Our Highland injury attorneys understand that there were nearly 10 kids who were killed in school bus accidents in the country last year. That may not seem like a lot, but when you figure the number of kids who were injured in these accidents, the risk is significant. One of the most dangerous times during a child’s journey to and from school is getting to and from the bus stop. During this week-long safety campaign, parents, teachers and friends are asked to talk with their kids about the importance of getting to and from the bus stop safely.
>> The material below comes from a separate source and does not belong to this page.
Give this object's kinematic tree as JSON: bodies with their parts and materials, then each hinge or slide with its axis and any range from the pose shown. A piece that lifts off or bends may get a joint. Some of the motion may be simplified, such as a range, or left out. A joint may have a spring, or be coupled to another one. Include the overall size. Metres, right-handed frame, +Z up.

It’s important that we teach our kids how to be safe when getting on and getting off of the bus as well.

Kids are always urged to wear a helmet when riding a bike and to wear a seat belt when riding in your car, so you might be a little bit surprised to learn that there are no seat belts on school buses. Every time a bus accident makes it into the news, the controversy over these requirements, or lack thereof, is brought back to the forefront. The truth of the matter is that conventional school buses are already designed in a way that purports to meet a different federal safety standard, permitting the lack of lap belts.
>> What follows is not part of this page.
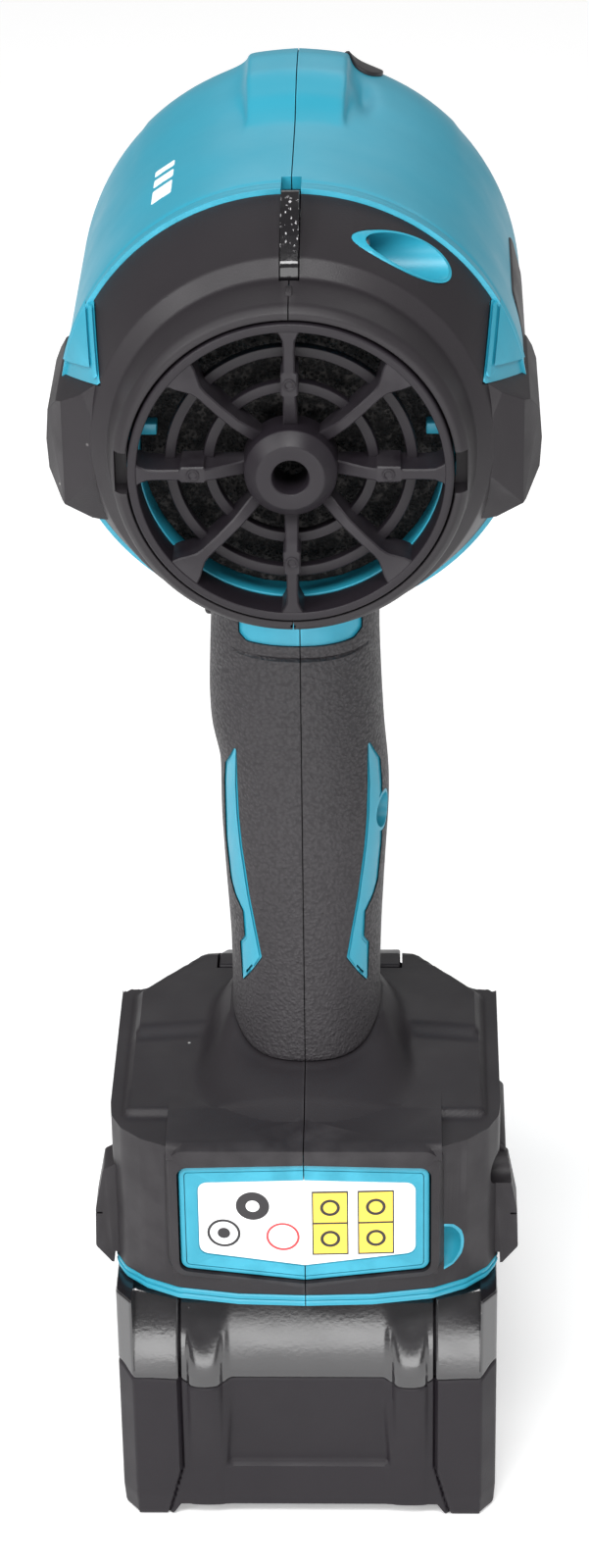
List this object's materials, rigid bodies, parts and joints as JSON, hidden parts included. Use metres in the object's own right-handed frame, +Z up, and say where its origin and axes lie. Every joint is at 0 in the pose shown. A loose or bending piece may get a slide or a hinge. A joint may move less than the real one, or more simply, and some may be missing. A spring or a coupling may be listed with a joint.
{
  "type": "cordless air duster",
  "caption": "Pistol-grip cordless blower with a round grilled rear inlet, a front nozzle, a hanging loop and a slide-on battery it stands on.",
  "frame": {"origin": "on the flat underside of the battery, below the middle of the grip", "axes": "+Z up from the battery to the blower body, +Y towards the nozzle, +X to the tool's right side"},
  "size_m": [0.1, 0.2042, 0.324],
  "materials": {
    "housing_plastic": "satin moulded plastic, fine grain",
    "dark_plastic": "matt grained plastic",
    "soft_grip": "textured soft rubber",
    "gloss_dark_plastic": "semi-gloss plastic",
    "filter_foam": "open-cell foam",
    "steel": "plain steel",
    "copper_winding": "enamelled copper winding",
    "grey_plastic": "matt grey plastic",
    "alloy": "cast alloy",
    "lead_cover": "insulated lead",
    "cell_wrap": "wrapped cell",
    "circuit_board": "solder-masked board",
    "terminal_metal": "plated contact",
    "label_white": "printed label film",
    "lamp_lens": "translucent lens"
  },
  "bodies": {
    "tool": {"base_cover_left": "dark_plastic", "base_cover_right": "dark_plastic", "bearing_front": "steel", "bearing_rear": "steel", "control_panel": "grey_plastic", "controller": "alloy", "fan_case": "dark_plastic", "grip_left": "soft_grip", "grip_right": "soft_grip", "housing_left": "housing_plastic", "housing_right": "housing_plastic", "label_plate": "label_white", "lead_left": "lead_cover", "lead_right": "lead_cover", "level_lamp": "lamp_lens", "loop_pin": "steel", "motor_cap": "dark_plastic", "motor_stator": "copper_winding", "outlet_collar": "dark_plastic", "screw_base_front": "steel", "screw_base_rear": "steel", "screw_body_front": "steel", "screw_grip_middle": "steel", "screw_grip_top": "steel", "screw_shoulder": "steel", "shoulder_left": "dark_plastic", "shoulder_right": "dark_plastic", "switch_body": "dark_plastic", "terminal_block": "dark_plastic", "trigger_spring": "steel"},
    "inlet": {"inlet_cover": "dark_plastic", "dust_filter": "filter_foam"},
    "loop": {"hanging_loop": "gloss_dark_plastic"},
    "rotor": {"motor_rotor": "steel", "motor_shaft": "steel", "fan_impeller": "grey_plastic"},
    "outlet_nozzle": {"nozzle": "soft_grip"},
    "trigger_key": {"trigger": "dark_plastic"},
    "lock_key": {"lock_button": "dark_plastic"},
    "power_key": {"power_button": "grey_plastic"},
    "mode_key": {"mode_button": "grey_plastic"},
    "battery": {"battery_lower": "dark_plastic", "battery_upper": "gloss_dark_plastic", "battery_board": "circuit_board", "battery_terminals": "terminal_metal", "release_spring": "steel", "cell_00": "cell_wrap", "cell_01": "cell_wrap", "cell_02": "cell_wrap", "cell_03": "cell_wrap", "cell_04": "cell_wrap", "cell_10": "cell_wrap", "cell_11": "cell_wrap", "cell_12": "cell_wrap", "cell_13": "cell_wrap", "cell_14": "cell_wrap"},
    "release_key": {"release_button": "grey_plastic"}
  },
  "joints": [
    {"name": "inlet_cover_turn", "type": "hinge", "parent": "tool", "child": "inlet", "pos_m": [0, -0.07, 0.2716], "axis": [0, 1, 0], "range_deg": [0, 20]},
    {"name": "loop_swing", "type": "hinge", "parent": "tool", "child": "loop", "pos_m": [0, -0.0385, 0.3126], "axis": [-1, 0, 0], "range_deg": [0, 60]},
    {"name": "fan_spin", "type": "hinge", "parent": "tool", "child": "rotor", "pos_m": [0, 0, 0.2716], "axis": [0, 1, 0], "continuous": true},
    {"name": "nozzle_pull", "type": "slide", "parent": "tool", "child": "outlet_nozzle", "axis": [0, 1, 0], "range_m": [0, 0.03]},
    {"name": "trigger_pull", "type": "slide", "parent": "tool", "child": "trigger_key", "axis": [0, -1, 0], "range_m": [0, 0.006], "stiffness_N_per_m": 900, "springref_m": -0.003, "deforming": ["trigger_spring"]},
    {"name": "lock_push", "type": "slide", "parent": "tool", "child": "lock_key", "axis": [1, 0, 0], "range_m": [0, 0.003], "stiffness_N_per_m": 500, "springref_m": -0.002},
    {"name": "power_push", "type": "slide", "parent": "tool", "child": "power_key", "axis": [0, 0, -1], "range_m": [0, 0.0008], "stiffness_N_per_m": 800, "springref_m": -0.001},
    {"name": "mode_push", "type": "slide", "parent": "tool", "child": "mode_key", "axis": [0, 0, -1], "range_m": [0, 0.0008], "stiffness_N_per_m": 800, "springref_m": -0.001},
    {"name": "battery_slide", "type": "slide", "parent": "tool", "child": "battery", "axis": [0, 1, 0], "range_m": [0, 0.12]},
    {"name": "release_push", "type": "slide", "parent": "battery", "child": "release_key", "axis": [0, 0, -1], "range_m": [0, 0.004], "stiffness_N_per_m": 900, "springref_m": -0.003, "deforming": ["release_spring"]}
  ]
}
It’s works under the theory of compartmentalization. We’re talking about the thickly-padded seats that are placed close together and the high backs that they have on them. What this design does is creates a compartment meant to protect passengers in a collision.

But it’s when these kids are walking to and from the bus stop and when they’re waiting for their bus to arrive that we worry the most. These kids are alarmingly close to passing traffic. Talk with your child about the following safety tips to make sure they get to and from their bus stop safely each and every day.

Bus Stop Safety Tips:

-Never allow kids under the age of 10 to walk to the bus alone.

-Always make sure older kids are walking to the bus in pairs or groups, never alone.

-Make sure kids never walk near traffic. Use a sidewalk when one is available.

-Never approach a bus before making eye contact with the driver.

-Look at the driver before crossing the road.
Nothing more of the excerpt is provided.